Oil imports rose by about $1 billion on a seasonally adjusted basis, mostly because of higher prices. [UPDATE: Higher natural gas imports added about a billion as well.]  I suspect the US should expect another increase when the October data comes out, with higher volumes contributing as well.

But non-oil non-gas goods imports also shot up -- rising almost $2 billion [UPDATED, Revised down to reflect higher gas imports].  That to me is the most signficant move, as I have consistently been puzzled by the absence of monthly growth in non-oil imports number.  Now it looks like that non-oil imports are heading up -- as one would expect with growing US consumption.  [UPDATE:  the rise in non-oil goods imports may also reflect a rise in non-petroleum energy imports ...  I need to explore this further][UPDATE 2: Natural gas imports are up by about a billion ... ]

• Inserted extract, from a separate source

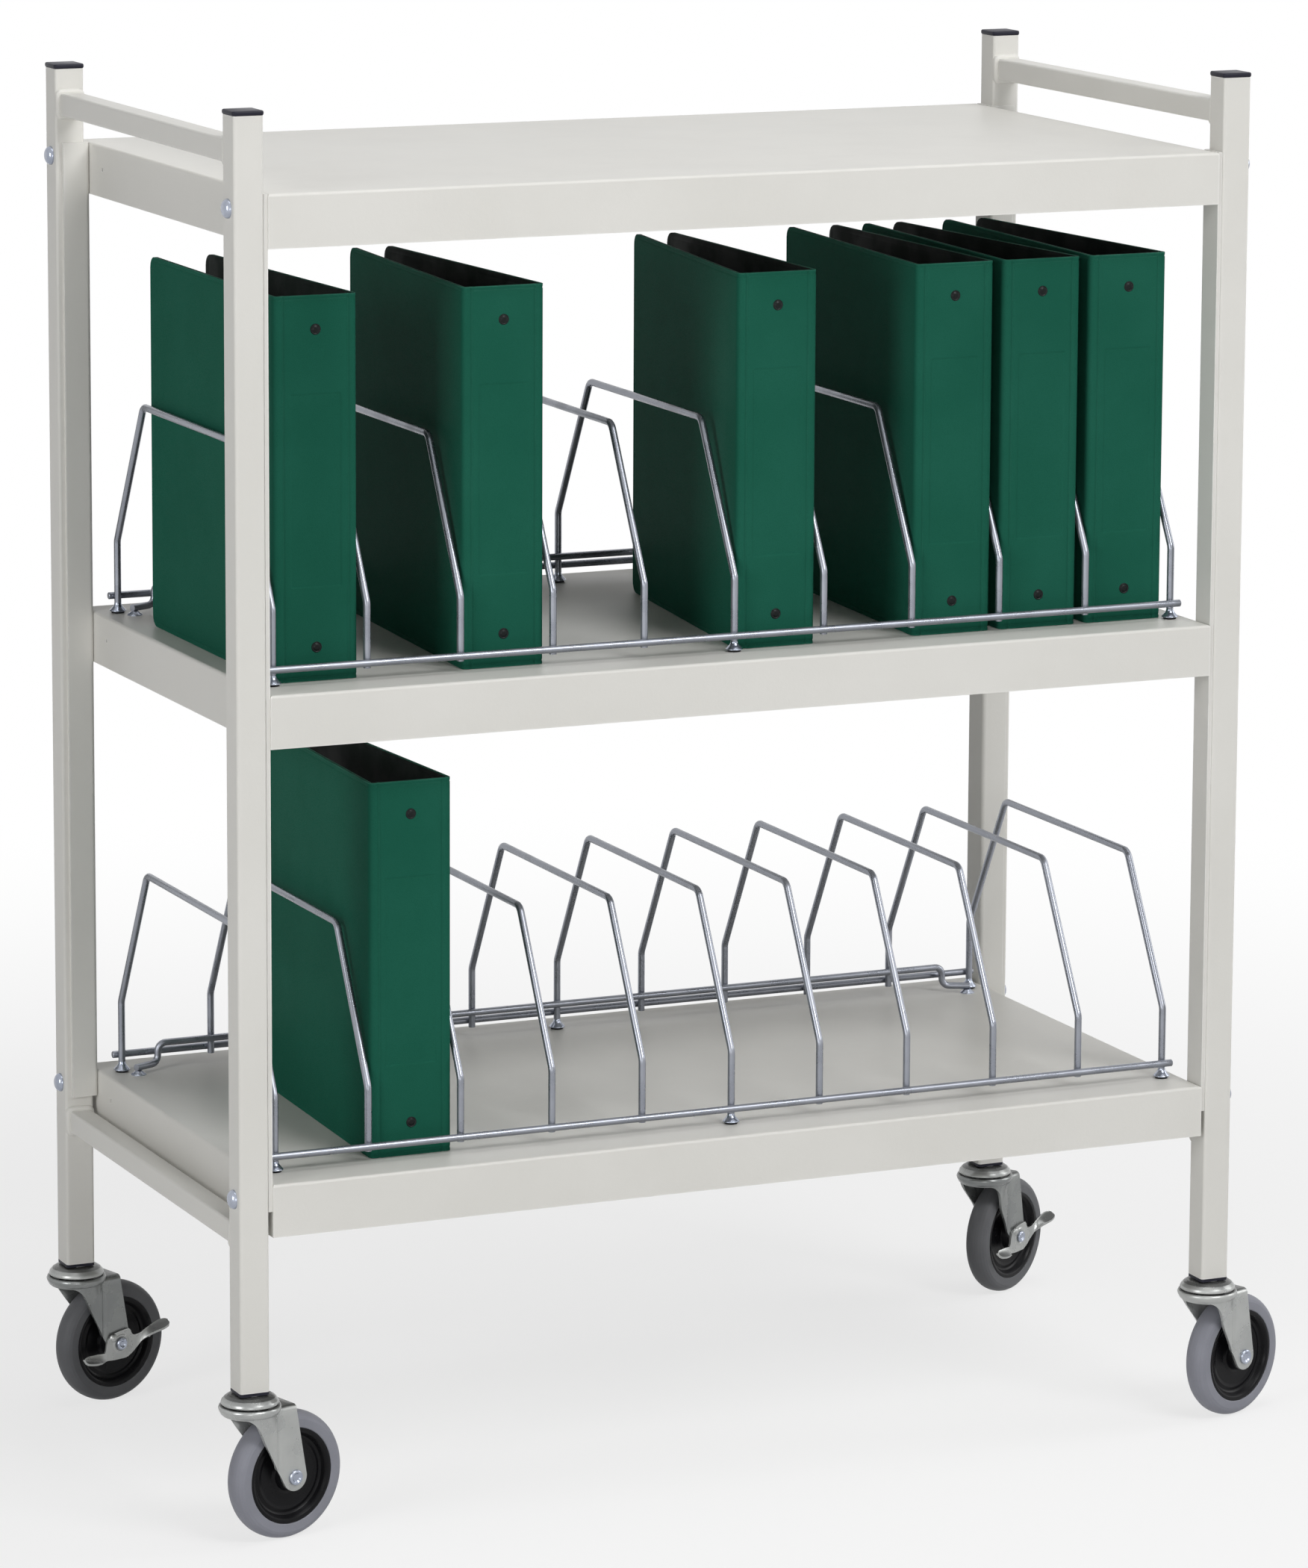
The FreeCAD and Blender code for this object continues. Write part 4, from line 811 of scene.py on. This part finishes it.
def leg_edge():
    """The lower edge of one side of the fork: round the leg's end, up the web, round the crown.

    Each entry is the point on the lower edge and the point above it on the crown's outline."""
    entries = []
    arc_steps, web_steps, skirt_steps = 14, 22, 8
    crease_front, crease_rear = CREASE - CREASE_HALF, CREASE + CREASE_HALF
    rear_top, arc_share = TRAIL + 0.0018, 0.8
    arc_top = rear_top + arc_share * (crease_rear - rear_top)
    # The web leaves the leg's round along a tangent, and runs nearly straight to the crease's foot.
    first_turn, tangent_turn = math.radians(8), math.radians(-147)
    for step in range(arc_steps + 1):
        share = step / arc_steps
        turn = first_turn + (tangent_turn - first_turn) * share
        x, z = TRAIL + LEG_ROUND * math.cos(turn), AXLE_HEIGHT + LEG_ROUND * math.sin(turn)
        top = rear_top + (arc_top - rear_top) * share
        entries.append((Vector((x, LEG_FACE, z)), Vector((top, LEG_FACE, 0))))
    last = entries[-1][0]
    skirt_x, skirt_z = -0.0150, POST_BASE - 0.0204
    web = [(last.x, last.z), (TRAIL - 0.0185, AXLE_HEIGHT + 0.0100)]
    web += [(TRAIL - 0.0290, AXLE_HEIGHT + 0.0335), (TRAIL - 0.0400, POST_BASE - 0.0225)]
    web = [Vector(point) for point in [*web, (skirt_x, skirt_z)]]
    bell, hem = 0.0244, 0.0226
    start_turn = math.radians(52)
    end_turn = math.acos(skirt_x / hem)
    for step in range(1, web_steps + 1):
        edge = bezier(web, step / web_steps)
        if edge.x >= crease_front:
            # Between the leg's round and the crease's far side the sheet stays flat.
            lead = (last.x - edge.x) / (last.x - crease_front)
            top = arc_top + (crease_front - arc_top) * lead
            entries.append((Vector((edge.x, LEG_FACE, edge.y)), Vector((top, LEG_FACE, 0))))
            continue
        share = (crease_front - edge.x) / (crease_front - skirt_x)
        turn = start_turn + (end_turn - start_turn) * share
        ease = smooth_step(share, 0.0, 0.36)
        crease = Vector((crease_front, LEG_FACE, 0))
        on_bell = Vector((bell * math.cos(turn), bell * math.sin(turn), 0))
        on_hem = on_bell * (hem / bell)
        flare = smooth_step(edge.y, AXLE_HEIGHT + 0.026, skirt_z)
        edge_y = LEG_FACE + (on_hem.y - LEG_FACE) * flare
        entries.append((Vector((edge.x, edge_y, edge.y)), crease.lerp(on_bell, ease)))
    for step in range(1, skirt_steps + 1):
        turn = end_turn + (math.pi - end_turn) * step / skirt_steps
        direction = Vector((math.cos(turn), math.sin(turn), 0))
        low_point = direction * hem
        low_point.z = skirt_z
        entries.append((low_point, direction * bell))
    return entries


def fork_skin():
    """Both legs and the flared web between them, as one pressed sheet."""
    side = leg_edge()
    mirrored = [(Vector((e.x, -e.y, e.z)), Vector((t.x, -t.y, t.z))) for e, t in reversed(side[:-1])]
    crown_top, leg_top, rows = POST_BASE - 0.0172, SADDLE_TOP - FOLD, 16
    sheet = []
    for row in range(rows + 1):
        share = row / rows
        spread = (1 - share) ** 1.9
        line = []
        for edge, top in side + mirrored:
            x = top.x + (edge.x - top.x) * share
            y = edge.y + (top.y - edge.y) * spread
            groove = CREASE_DEPTH * dip(x, CREASE, 2 * CREASE_HALF) * smooth_step(share, 0.0, 0.1)
            y -= math.copysign(groove, y)
            on_leg = smooth_step(top.x, CREASE - CREASE_HALF, CREASE + CREASE_HALF)
            top_z = crown_top + (leg_top - crown_top) * on_leg
            line.append(Vector((x, y, top_z + (edge.z - top_z) * share)))
        sheet.append(line)
    return grid(sheet)


def fork_saddle():
    """The folded plate that joins the tops of the two legs behind the crown."""
    steps = 7
    top, inner = SADDLE_TOP, LEG_FACE - FOLD
    # The fold's hem tucks in behind the leg's sheet.
    side = [(LEG_FACE - 0.0003, top - FOLD - 0.0015)]
    for step in range(steps + 1):
        turn = math.pi / 2 * step / steps
        side.append((inner + FOLD * math.cos(turn), top - FOLD + FOLD * math.sin(turn)))
    section = side + [(-y, z) for y, z in reversed(side)]
    stations = (0.004, TRAIL - 0.012, TRAIL - 0.004, TRAIL + 0.0020)
    return grid([[Vector((x, y, z)) for y, z in section] for x in stations])


def add_fork(corner):
    thickness = ("SOLIDIFY", {"thickness": FORK_SHEET, "offset": -1.0, "use_even_offset": False})
    still = Matrix.Identity(4)
    skin, saddle = fork_skin(), fork_saddle()
    for sheet in (skin, saddle):
        bmesh.ops.remove_doubles(sheet, verts=sheet.verts, dist=1e-6)
        bmesh.ops.recalc_face_normals(sheet, faces=sheet.faces)
        outward = max(sheet.faces, key=lambda face: face.calc_center_median().y).normal.y > 0
        if not outward:
            bmesh.ops.reverse_faces(sheet, faces=sheet.faces)
    skin = modified(skin, thickness, edge_bevel(0.0005))
    saddle = modified(saddle, thickness, edge_bevel(0.0004))
    whole = merged((skin, still, 0), (saddle, still, 0), (crown_mesh(), still, 0))
    whole.transform(caster_place(corner))
    body = f"swivel_{corner}"
    # The rear casters take the darker zinc copy: painted shade.
    zinc = SHADED_ZINC if corner in BRAKED_CORNERS else CASTER_ZINC
    add_piece(f"pressed_fork_{corner}", whole, [zinc], body, [f"fork_{corner}"], 50)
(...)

Detroit's troubles probably aren't helping here either -- though that may be a bigger story in the October data.

A few other items:

Overall exports to Europe continue to grow about twice as fast (on a y/y basis) as US exports to the "Pacific Rim."  10% v. 5%.   My standard refrain applies: exchange rates matter, not just relative growth rates.

And there is no sign Chinese exports to the US are slowing.  September imports from China were up 27% y/y, more or less the same pace as they have been growing all year.  YTD imports from China are up 26%, exports to China are up 16.5%.

In practical terms, that means that in September of 05, the US exported $3.2 billion to China, and imported $23.3 billion, for a monthly trade deficit of over $20 billion.   That is roughly equal to the monthly US oil import bill.

In September 2004, the US exported $2.85 billion to China, and imported $18.4 billion, for a monthly deficit of a bit over $15 billion.

Global balances matter, not bilateral ones -- but in this case, the evolution of the bilateral balance matches the evolution of the global balance.  Or rather imbalance.  

All data come from the BEA, and all numbers were done quickly, so they should be double checked.